> _What to work on_: Reproduce all of the data exactly.

> _Given information_:
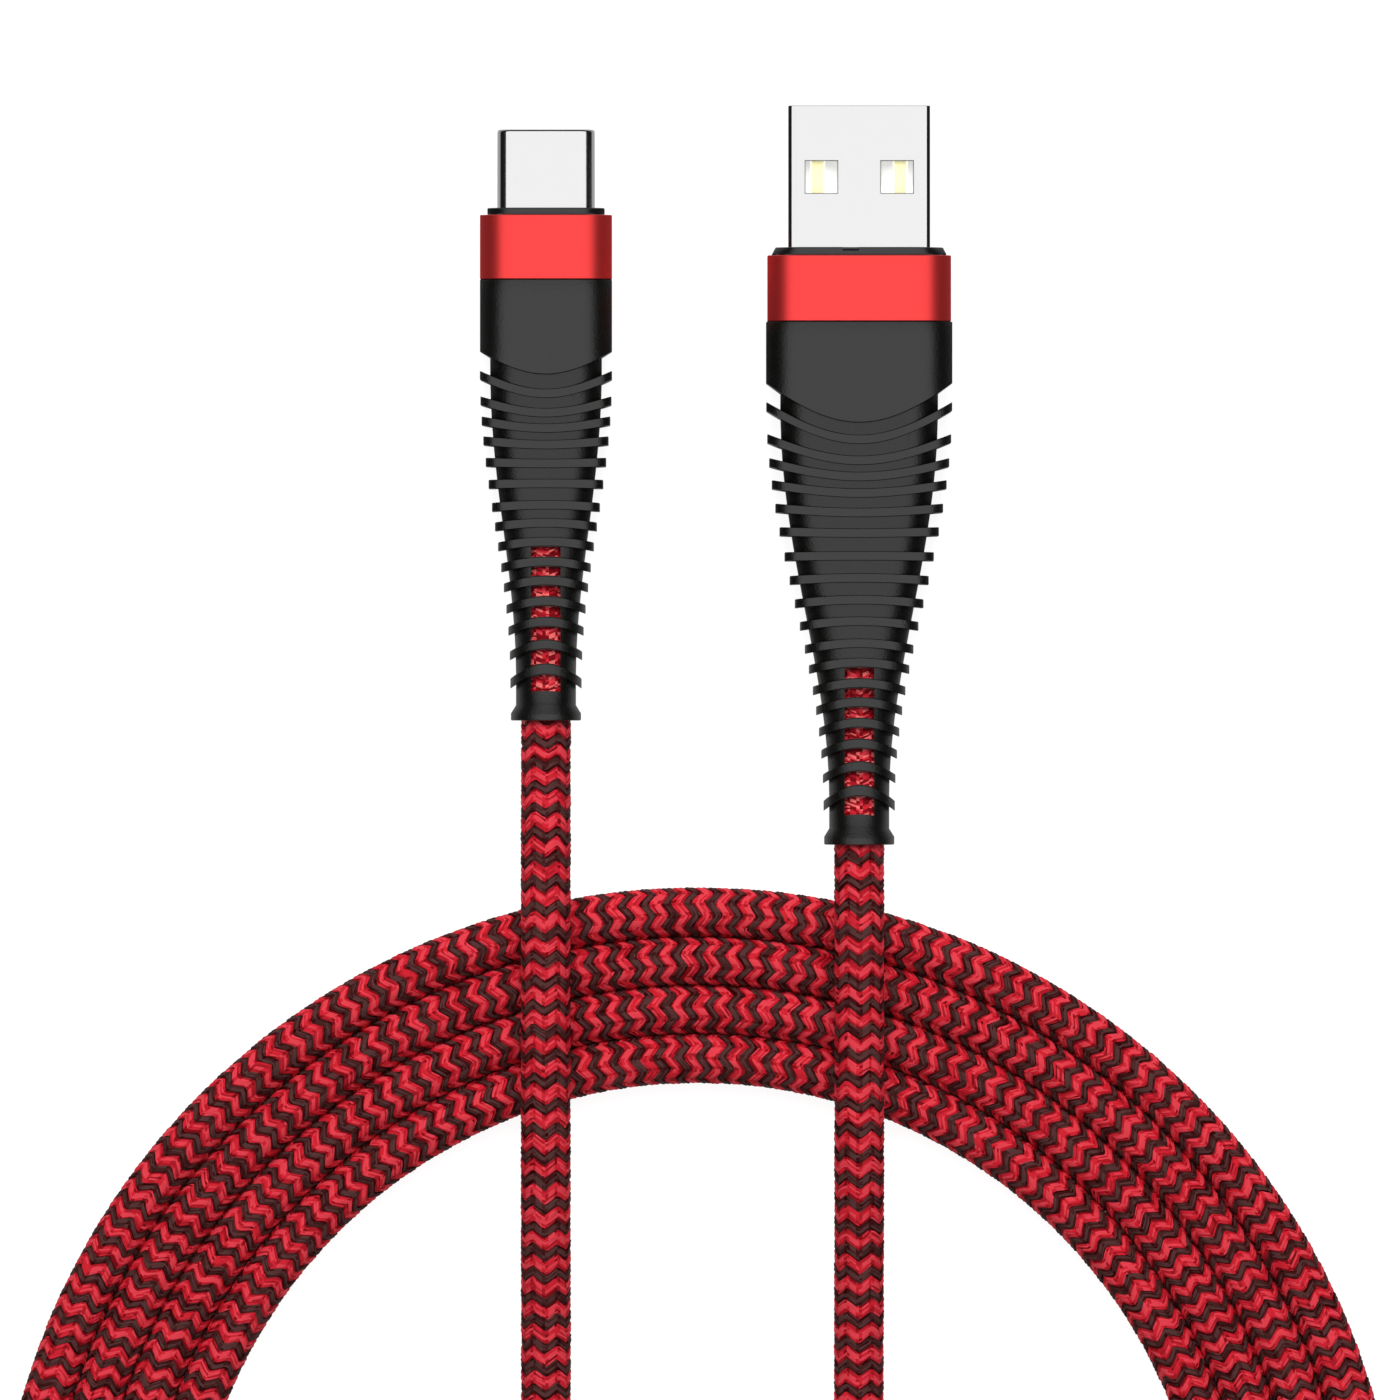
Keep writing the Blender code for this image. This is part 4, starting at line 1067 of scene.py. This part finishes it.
def add_world():
    """Nearly white to the camera. Reflections see WORLD_LEVELS: a dark horizon, and a pale band below it."""
    world = bpy.data.worlds.new("studio")
    world.use_nodes = True
    tree = world.node_tree
    background = tree.nodes["Background"]
    background.inputs["Color"].default_value = (1, 1, 1, 1)
    place_at = tree.nodes.new("ShaderNodeTexCoord")
    split = tree.nodes.new("ShaderNodeSeparateXYZ")
    tree.links.new(place_at.outputs["Generated"], split.inputs["Vector"])
    height = tree.nodes.new("ShaderNodeMapRange")
    height.inputs["From Min"].default_value = -1
    tree.links.new(split.outputs["Z"], height.inputs["Value"])
    ramp = tree.nodes.new("ShaderNodeValToRGB")
    tree.links.new(height.outputs["Result"], ramp.inputs["Fac"])
    while len(ramp.color_ramp.elements) < len(WORLD_LEVELS):
        ramp.color_ramp.elements.new(1.0)
    for element, (z, level) in zip(ramp.color_ramp.elements, WORLD_LEVELS):
        element.position = (z + 1) / 2
        element.color = (level, level, level, 1)
    path = tree.nodes.new("ShaderNodeLightPath")
    strength = tree.nodes.new("ShaderNodeMix")
    tree.links.new(path.outputs["Is Camera Ray"], strength.inputs["Factor"])
    tree.links.new(ramp.outputs["Color"], strength.inputs["A"])
    strength.inputs["B"].default_value = BACKGROUND_LEVEL
    tree.links.new(strength.outputs["Result"], background.inputs["Strength"])
    bpy.context.scene.world = world


def add_lights():
    for light in LIGHTS:
        add_area_light(*light)
    add_world()
    bpy.context.scene.view_settings.view_transform = "Standard"


# ---- everything in order ----------------------------------------------------------------------------------
def yarn(name, colour, roughness, specular):
    """A matt thread whose fine fibres run round the cord."""
    made = principled(name, colour, roughness, Specular_IOR_Level=specular)
    return add_surface(made, 1.0, 0.9, 0.12, (0.55, 0.9), coordinates="UV", stretch=(1.6, 14.0, 1.0))


def inner_finishes():
    """The materials of INNER_FINISHES, by slot."""
    made = {}
    for slot, (colour, roughness, metallic, surface, more) in INNER_FINISHES.items():
        made[slot] = add_surface(principled(slot, colour, roughness, metallic, **more), *surface)
    return made


def finish_inner_nodes(finishes):
    """A better material for each CAD node that stays, by the start of the slot's name."""
    for name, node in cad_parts.items():
        slot = node.data.materials[0].name if node.data.materials else ""
        for key, material in finishes.items():
            if slot.startswith(key):
                for i in range(len(node.data.materials)):
                    node.data.materials[i] = material


add_camera()
# each yarn colour in four shades, from pale to deep: the faces take them by painted shade and highlight
# (lighter at the yarns' crests, darker at their edges and ends) and by random tone
REDS = [
    yarn("braid_red_pale", (0.76, 0.046, 0.068), 0.7, 0.15),
    yarn("braid_red", (0.62, 0.013, 0.028), 0.7, 0.12),
    yarn("braid_red_deep", (0.4, 0.007, 0.016), 0.75, 0.1),
    yarn("braid_red_shade", (0.2, 0.003, 0.007), 0.8, 0.05),
]
DARKS = [
    yarn("braid_dark_pale", (0.085, 0.03, 0.029), 0.7, 0.1),
    yarn("braid_dark", (0.056, 0.014, 0.013), 0.75, 0.08),
    yarn("braid_dark_deep", (0.042, 0.005, 0.006), 0.75, 0.06),
    yarn("braid_dark_shade", (0.026, 0.001, 0.0015), 0.8, 0.04),
]
# a painted glint, for the lightest faces in the boots' windows
GLINT = yarn("braid_red_glint", (0.92, 0.17, 0.16), 0.6, 0.15)
add_cord(REDS, DARKS, GLINT)

RUBBER = principled("boot_rubber", (0.0018, 0.0023, 0.0016), 0.33, Specular_IOR_Level=0.5)
# the same rubber, reflecting less, on the grooves between the ribs: a painted shade there
GROOVE_SHADE_RUBBER = principled("boot_groove_rubber", (0.0018, 0.0023, 0.0016), 0.38, Specular_IOR_Level=0.43)
for rubber in (RUBBER, GROOVE_SHADE_RUBBER):
    add_surface(rubber, 6000, 1.0, 0.03, (0.3, 0.4))
RED_METAL = principled("anodised_red", (0.76, 0.047, 0.047), 0.42, 0.85)
add_surface(RED_METAL, 9000, 0.1, 0.01, (0.38, 0.46))
STEEL = principled("plated_steel", (0.56, 0.56, 0.56), 0.14, 1.0)
add_surface(STEEL, 3000, 0.02, 0.01, (0.11, 0.17))
BLACK = principled("black_plastic", (0.004, 0.004, 0.004), 0.3)
add_surface(BLACK, 8000, 0.05, 0.02, (0.25, 0.38))
for plug in (USB_A, USB_C):
    add_boot(plug, RUBBER, GROOVE_SHADE_RUBBER)
    add_nose_housing(plug, BLACK)
    add_trim_ring(plug, RED_METAL)
add_usb_a_shell(STEEL)
add_usb_c_shell(STEEL)

FINISHES = {"plated_steel": STEEL, "black_plastic": BLACK, **inner_finishes()}
finish_inner_nodes(FINISHES)
add_floor()
add_lights()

> _Result of this task_:
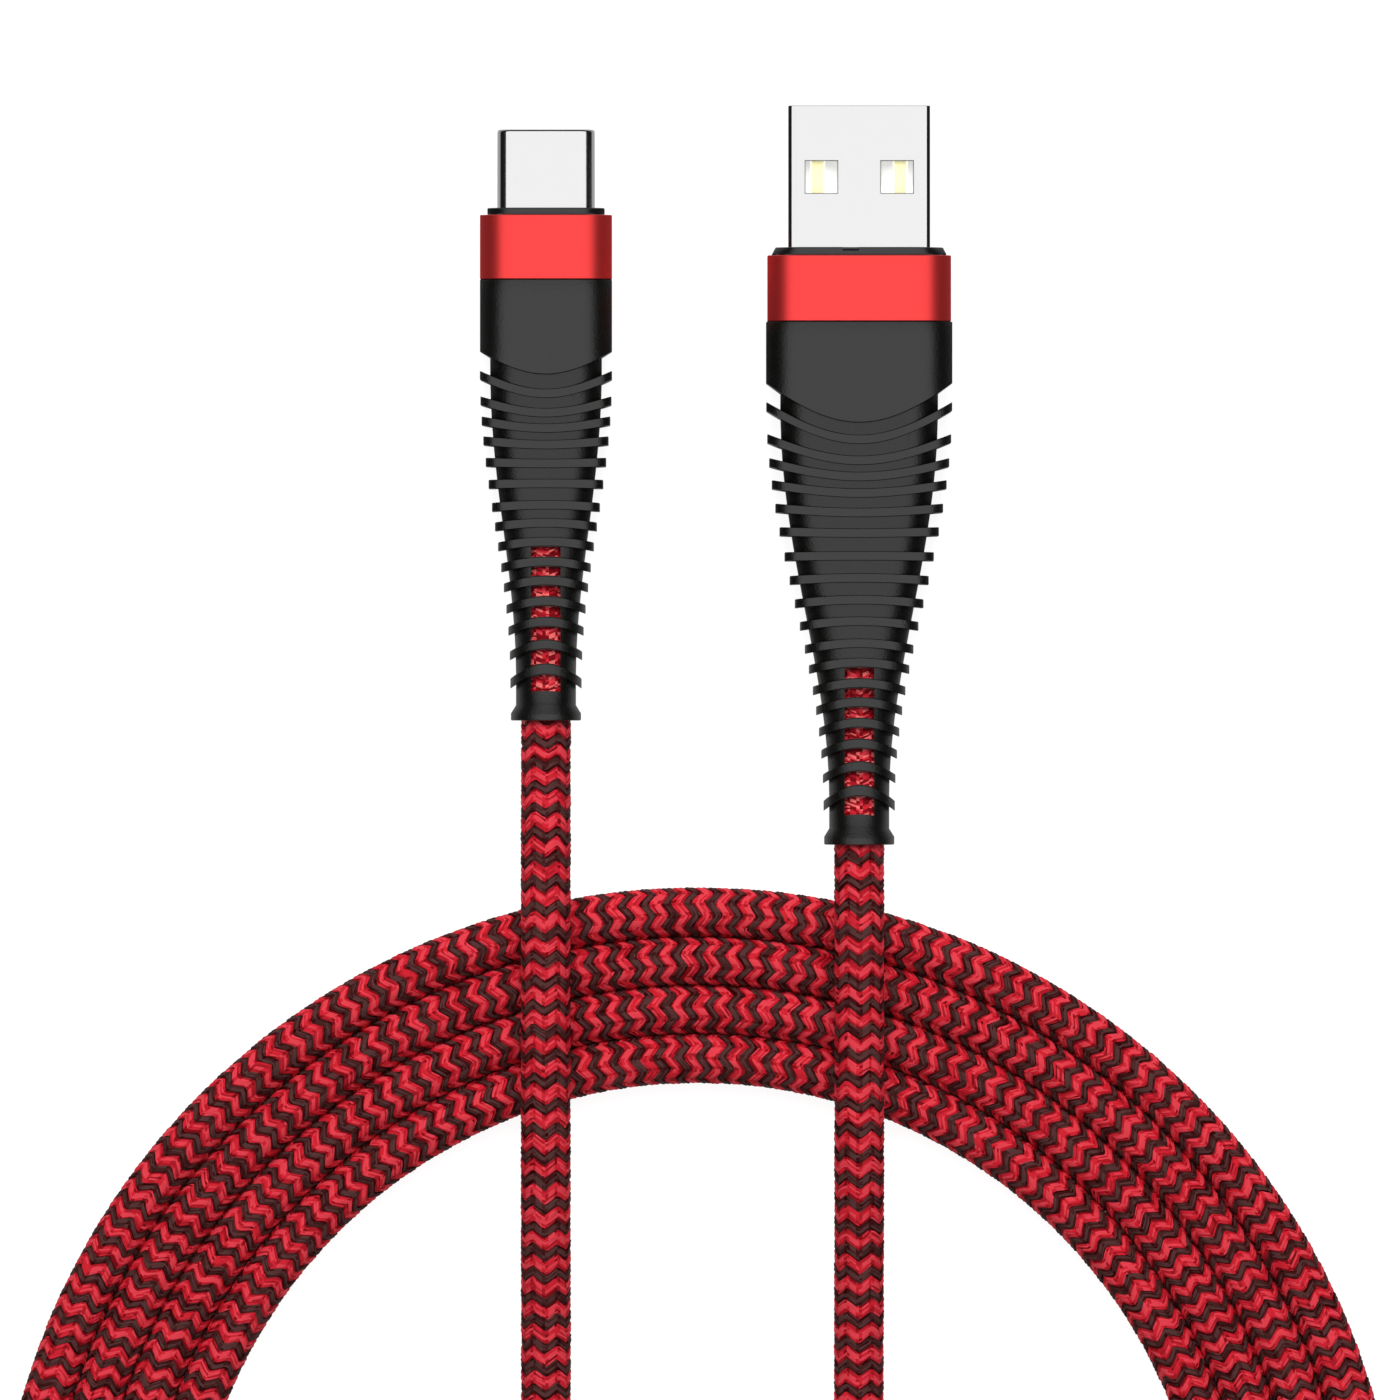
Keep writing the Blender code for this image. This is part 4, starting at line 1067 of scene.py. This part finishes it.
def add_world():
    """Nearly white to the camera. Reflections see WORLD_LEVELS: a dark horizon, and a pale band below it."""
    world = bpy.data.worlds.new("studio")
    world.use_nodes = True
    tree = world.node_tree
    background = tree.nodes["Background"]
    background.inputs["Color"].default_value = (1, 1, 1, 1)
    place_at = tree.nodes.new("ShaderNodeTexCoord")
    split = tree.nodes.new("ShaderNodeSeparateXYZ")
    tree.links.new(place_at.outputs["Generated"], split.inputs["Vector"])
    height = tree.nodes.new("ShaderNodeMapRange")
    height.inputs["From Min"].default_value = -1
    tree.links.new(split.outputs["Z"], height.inputs["Value"])
    ramp = tree.nodes.new("ShaderNodeValToRGB")
    tree.links.new(height.outputs["Result"], ramp.inputs["Fac"])
    while len(ramp.color_ramp.elements) < len(WORLD_LEVELS):
        ramp.color_ramp.elements.new(1.0)
    for element, (z, level) in zip(ramp.color_ramp.elements, WORLD_LEVELS):
        element.position = (z + 1) / 2
        element.color = (level, level, level, 1)
    path = tree.nodes.new("ShaderNodeLightPath")
    strength = tree.nodes.new("ShaderNodeMix")
    tree.links.new(path.outputs["Is Camera Ray"], strength.inputs["Factor"])
    tree.links.new(ramp.outputs["Color"], strength.inputs["A"])
    strength.inputs["B"].default_value = BACKGROUND_LEVEL
    tree.links.new(strength.outputs["Result"], background.inputs["Strength"])
    bpy.context.scene.world = world


def add_lights():
    for light in LIGHTS:
        add_area_light(*light)
    add_world()
    bpy.context.scene.view_settings.view_transform = "Standard"


# ---- everything in order ----------------------------------------------------------------------------------
def yarn(name, colour, roughness, specular):
    """A matt thread whose fine fibres run round the cord."""
    made = principled(name, colour, roughness, Specular_IOR_Level=specular)
    return add_surface(made, 1.0, 0.9, 0.12, (0.55, 0.9), coordinates="UV", stretch=(1.6, 14.0, 1.0))


def inner_finishes():
    """The materials of INNER_FINISHES, by slot."""
    made = {}
    for slot, (colour, roughness, metallic, surface, more) in INNER_FINISHES.items():
        made[slot] = add_surface(principled(slot, colour, roughness, metallic, **more), *surface)
    return made


def finish_inner_nodes(finishes):
    """A better material for each CAD node that stays, by the start of the slot's name."""
    for name, node in cad_parts.items():
        slot = node.data.materials[0].name if node.data.materials else ""
        for key, material in finishes.items():
            if slot.startswith(key):
                for i in range(len(node.data.materials)):
                    node.data.materials[i] = material


add_camera()
# each yarn colour in four shades, from pale to deep: the faces take them by painted shade and highlight
# (lighter at the yarns' crests, darker at their edges and ends) and by random tone
REDS = [
    yarn("braid_red_pale", (0.76, 0.046, 0.068), 0.7, 0.15),
    yarn("braid_red", (0.62, 0.013, 0.028), 0.7, 0.12),
    yarn("braid_red_deep", (0.4, 0.007, 0.016), 0.75, 0.1),
    yarn("braid_red_shade", (0.2, 0.003, 0.007), 0.8, 0.05),
]
DARKS = [
    yarn("braid_dark_pale", (0.085, 0.03, 0.029), 0.7, 0.1),
    yarn("braid_dark", (0.056, 0.014, 0.013), 0.75, 0.08),
    yarn("braid_dark_deep", (0.042, 0.005, 0.006), 0.75, 0.06),
    yarn("braid_dark_shade", (0.026, 0.001, 0.0015), 0.8, 0.04),
]
# a painted glint, for the lightest faces in the boots' windows
GLINT = yarn("braid_red_glint", (0.92, 0.17, 0.16), 0.6, 0.15)
add_cord(REDS, DARKS, GLINT)

RUBBER = principled("boot_rubber", (0.0018, 0.0023, 0.0016), 0.33, Specular_IOR_Level=0.5)
# the same rubber, reflecting less, on the grooves between the ribs: a painted shade there
GROOVE_SHADE_RUBBER = principled("boot_groove_rubber", (0.0018, 0.0023, 0.0016), 0.38, Specular_IOR_Level=0.43)
for rubber in (RUBBER, GROOVE_SHADE_RUBBER):
    add_surface(rubber, 6000, 1.0, 0.03, (0.3, 0.4))
RED_METAL = principled("anodised_red", (0.76, 0.047, 0.047), 0.42, 0.85)
add_surface(RED_METAL, 9000, 0.1, 0.01, (0.38, 0.46))
STEEL = principled("plated_steel", (0.56, 0.56, 0.56), 0.14, 1.0)
add_surface(STEEL, 3000, 0.02, 0.01, (0.11, 0.17))
BLACK = principled("black_plastic", (0.004, 0.004, 0.004), 0.3)
add_surface(BLACK, 8000, 0.05, 0.02, (0.25, 0.38))
for plug in (USB_A, USB_C):
    add_boot(plug, RUBBER, GROOVE_SHADE_RUBBER)
    add_nose_housing(plug, BLACK)
    add_trim_ring(plug, RED_METAL)
add_usb_a_shell(STEEL)
add_usb_c_shell(STEEL)

FINISHES = {"plated_steel": STEEL, "black_plastic": BLACK, **inner_finishes()}
finish_inner_nodes(FINISHES)
add_floor()
add_lights()